If I told you that British rap-rock duo Bob Vylan’s sophomore release contained lyrics compelling listeners to “Burn Britannia, Kill the Queen“—or maybe to “Give Churchill’s statue the rope / And let’s see if it floats”—or, perhaps, drew your attention to their echo of Public Enemy, “Elvis was a hero to most / But he never meant shit to me, because the fucker was wack / Plus, he hated blacks,” then you might rightfully conclude that it was an album that was channeling an awful lot of rage. If I told you that those lyrics were all taken from the same song (“Take That,” if you were wondering) then you might get some idea of just how trenchantly, unapologetically sick to death Bob Vylan really are with Britain’s cultural, economic, and political status quo—something they can only regard with a mixture of pitying disgust and urgent, unquenchable horror.

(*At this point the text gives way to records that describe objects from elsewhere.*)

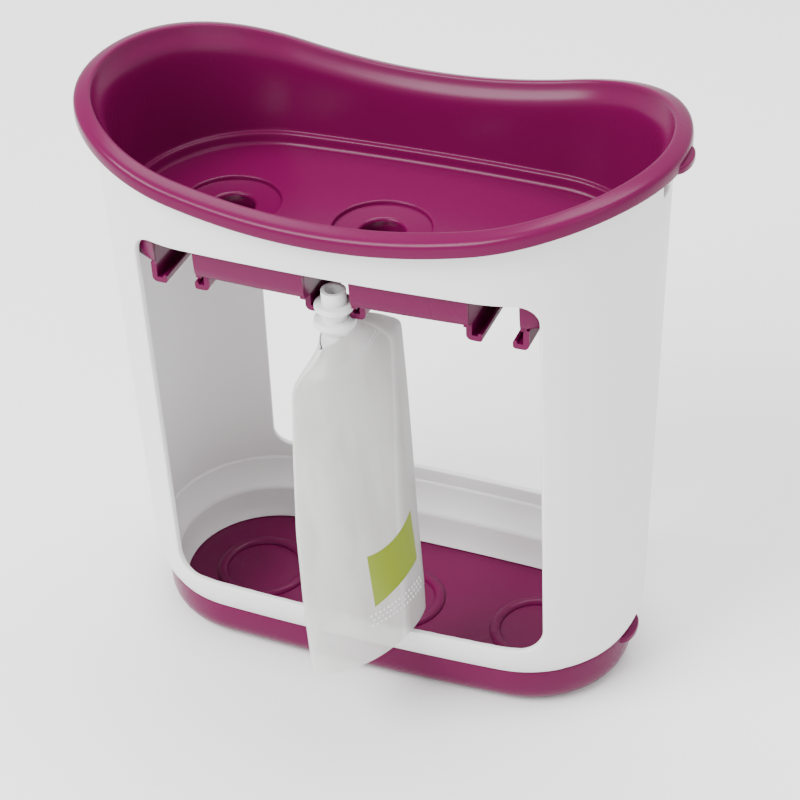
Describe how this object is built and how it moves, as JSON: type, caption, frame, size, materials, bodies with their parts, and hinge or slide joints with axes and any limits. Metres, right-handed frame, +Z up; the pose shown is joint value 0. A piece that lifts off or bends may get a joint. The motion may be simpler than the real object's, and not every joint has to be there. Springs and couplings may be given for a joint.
{
  "type": "food pouch filling station",
  "caption": "Flared white stand with open windows, carrying a deep tray with a saddle-shaped rim, press holes and rails that hold food pouches by their spouts.",
  "frame": {"origin": "centre of the station's footprint, on the worktop", "axes": "+X along the width to the right seen from the front, +Y to the rear, +Z up; pouches are hung from the front, -Y"},
  "size_m": [0.242, 0.1526, 0.2415],
  "materials": {
    "white_plastic": "satin moulded plastic",
    "magenta_plastic": "satin moulded plastic",
    "foot_rubber": "soft matt rubber",
    "spout_plastic": "milky polyethylene",
    "pouch_film": "frosted film"
  },
  "bodies": {
    "base_unit": {"base": "magenta_plastic", "foot_front_left": "foot_rubber", "foot_front_right": "foot_rubber", "foot_rear_left": "foot_rubber", "foot_rear_right": "foot_rubber"},
    "shell_unit": {"shell": "white_plastic"},
    "tray_unit": {"top_tray": "magenta_plastic", "spout_rail_left": "magenta_plastic", "spout_rail_middle": "magenta_plastic", "spout_rail_right": "magenta_plastic"},
    "pouch": {"pouch_spout": "spout_plastic", "pouch_film": "pouch_film"}
  },
  "joints": [
    {"name": "shell_lift", "type": "slide", "parent": "base_unit", "child": "shell_unit", "axis": [0, 0, 1], "range_m": [0, 0.03]},
    {"name": "tray_lift", "type": "slide", "parent": "shell_unit", "child": "tray_unit", "axis": [0, 0, 1], "range_m": [0, 0.008]},
    {"name": "pouch_slide", "type": "slide", "parent": "tray_unit", "child": "pouch", "axis": [0, 1, 0], "range_m": [-0.025, 0.0475]}
  ]
}
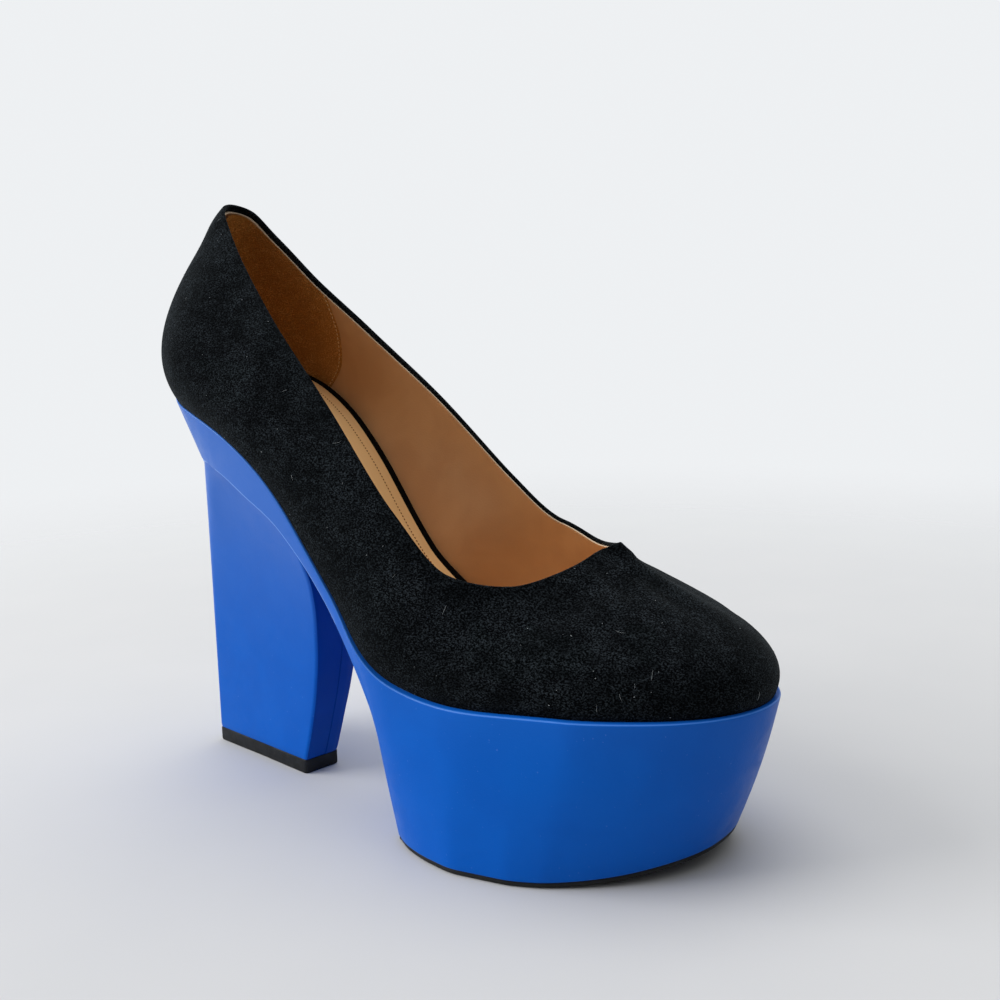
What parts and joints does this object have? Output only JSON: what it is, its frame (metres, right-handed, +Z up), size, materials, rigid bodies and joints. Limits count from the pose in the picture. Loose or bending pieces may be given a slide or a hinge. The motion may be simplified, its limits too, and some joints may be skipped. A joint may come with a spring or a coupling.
{
  "type": "platform court shoe",
  "caption": "Right-foot court shoe: suede upper on a thick covered platform with a deep squared heel; stands by itself.",
  "frame": {"origin": "on the floor, under the middle of the shoe's box", "axes": "+Z up, toe towards -Y and heel towards +Y, inner side of the foot towards +X"},
  "size_m": [0.0924, 0.2196, 0.1955],
  "materials": {
    "upper_suede": "black suede nap, leather lined",
    "insole_leather": "smooth tan leather sock",
    "platform_leather": "satin blue leather covering",
    "heel_leather": "satin blue leather covering",
    "lift_rubber": "matte black",
    "sole_rubber": "matte black"
  },
  "bodies": {
    "root": {"upper": "upper_suede", "insole": "insole_leather", "platform": "platform_leather", "heel_block": "heel_leather", "heel_top_lift": "lift_rubber", "outsole": "sole_rubber"}
  },
  "joints": []
}
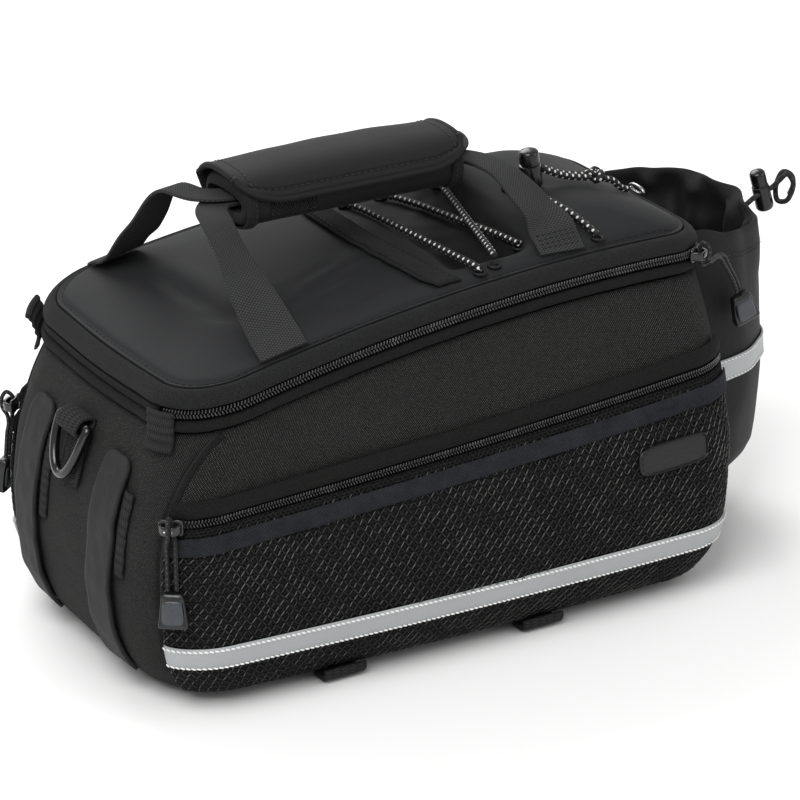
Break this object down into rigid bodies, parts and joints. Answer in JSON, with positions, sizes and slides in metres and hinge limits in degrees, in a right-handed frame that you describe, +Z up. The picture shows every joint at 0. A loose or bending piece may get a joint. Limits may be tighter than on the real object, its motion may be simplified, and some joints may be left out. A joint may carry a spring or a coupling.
{
  "type": "bicycle trunk bag",
  "caption": "Padded cloth bicycle trunk bag with domed lid, arched main zip, mesh side pockets, reflective strips, rear bottle pouch and wrapped handle on webbing.",
  "frame": {"origin": "middle of the body's length on its flat underside", "axes": "+X towards the rear end with the bottle pouch, -Y towards the near side with the badge, +Z up"},
  "size_m": [0.373, 0.1856, 0.209],
  "materials": {
    "padded_twill": "padded fine twill, matt",
    "shell_cloth": "smooth moulded cloth over foam",
    "webbing": "ribbed woven webbing",
    "mesh_cloth": "knitted mesh with pale zigzag threads",
    "reflective_tape": "silver reflective tape with sewn edges",
    "zip_coil": "moulded zip coil",
    "coated_metal": "black enamelled zip slider",
    "hard_plastic": "semi-gloss moulded plastic",
    "grip_plastic": "satin moulded plastic",
    "rubber_patch": "moulded rubber, matt",
    "elastic_cord": "braided elastic cord with pale flecks",
    "plated_ring": "bright plated metal"
  },
  "bodies": {
    "root": {"badge": "rubber_patch", "body_piping": "padded_twill", "body_shell": "padded_twill", "bottle_pouch": "shell_cloth", "bottom_loop_front_far": "padded_twill", "bottom_loop_front_near": "padded_twill", "bottom_loop_rear_far": "padded_twill", "bottom_loop_rear_near": "padded_twill", "bungee_end": "elastic_cord", "bungee_four": "elastic_cord", "bungee_knot": "elastic_cord", "bungee_lock": "hard_plastic", "bungee_one": "elastic_cord", "bungee_tail_far": "elastic_cord", "bungee_tail_near": "elastic_cord", "bungee_three": "elastic_cord", "bungee_two": "elastic_cord", "d_ring": "hard_plastic", "front_strap_far": "shell_cloth", "front_strap_near": "shell_cloth", "grip_far": "grip_plastic", "grip_main": "grip_plastic", "grip_near": "grip_plastic", "handle_flap": "shell_cloth", "handle_wrap": "shell_cloth", "lace_anchor": "plated_ring", "lid": "shell_cloth", "lid_border": "shell_cloth", "lid_hinge": "padded_twill", "lid_seam_tape": "shell_cloth", "main_zip_coil": "zip_coil", "main_zip_tape": "padded_twill", "pocket_band_far": "webbing", "pocket_band_near": "webbing", "pocket_lip_far": "padded_twill", "pocket_lip_near": "padded_twill", "pocket_zip_far": "zip_coil", "pocket_zip_near": "zip_coil", "pouch_band": "reflective_tape", "pouch_cord": "elastic_cord", "pouch_lock": "hard_plastic", "pull_cord_far": "elastic_cord", "pull_cord_main": "elastic_cord", "pull_cord_near": "elastic_cord", "reflective_stripe_far": "reflective_tape", "reflective_stripe_near": "reflective_tape", "ring_webbing": "webbing", "side_pocket_far": "mesh_cloth", "side_pocket_near": "mesh_cloth", "slider_far": "coated_metal", "slider_main": "coated_metal", "slider_near": "coated_metal", "strap_patch_far": "webbing", "strap_patch_near": "webbing", "webbing_far": "webbing", "webbing_near": "webbing", "zip_tab_far": "webbing", "zip_tab_near": "webbing"}
  },
  "joints": []
}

Musically, Bob Vylan Presents The Price Of Life mines little new ground. The riffs are consistently chunky and energizing, and it’s all pretty strong, save for a few fairly clichéd song structures (“Pretty Songs,” for example, kicks off with 20-odd seconds of acoustic guitar that quickly bursts into a faster and fuzzier rendition of that exact same riff à la every edgy ‘90s grunge band you’ve ever heard). But, as with most punk rock, musical mastery is not really the point here. What far exceeds the complexity of Bob Vylan’s beats is the intensity of their lyrics; even a spoken-word rendition of a Bob Vylan song could be ferociously radical enough to incite a riot, and the heavy instrumentation that surrounds them is only there to add to the furor.

But The Price Of Life is built on more than fury, but rather a highly specific, finely tuned fury. The duo know exactly what they believe in, and they are not afraid to say so as provocatively as they can, and then some. Bob Vylan unleash their iconoclastic scorn on a whole host of targets, from small-time drug barons to the economic systems that allow such people to thrive in the first place; from the creeping hand of authoritarianism to the limousine liberals who do nothing to stand in its way.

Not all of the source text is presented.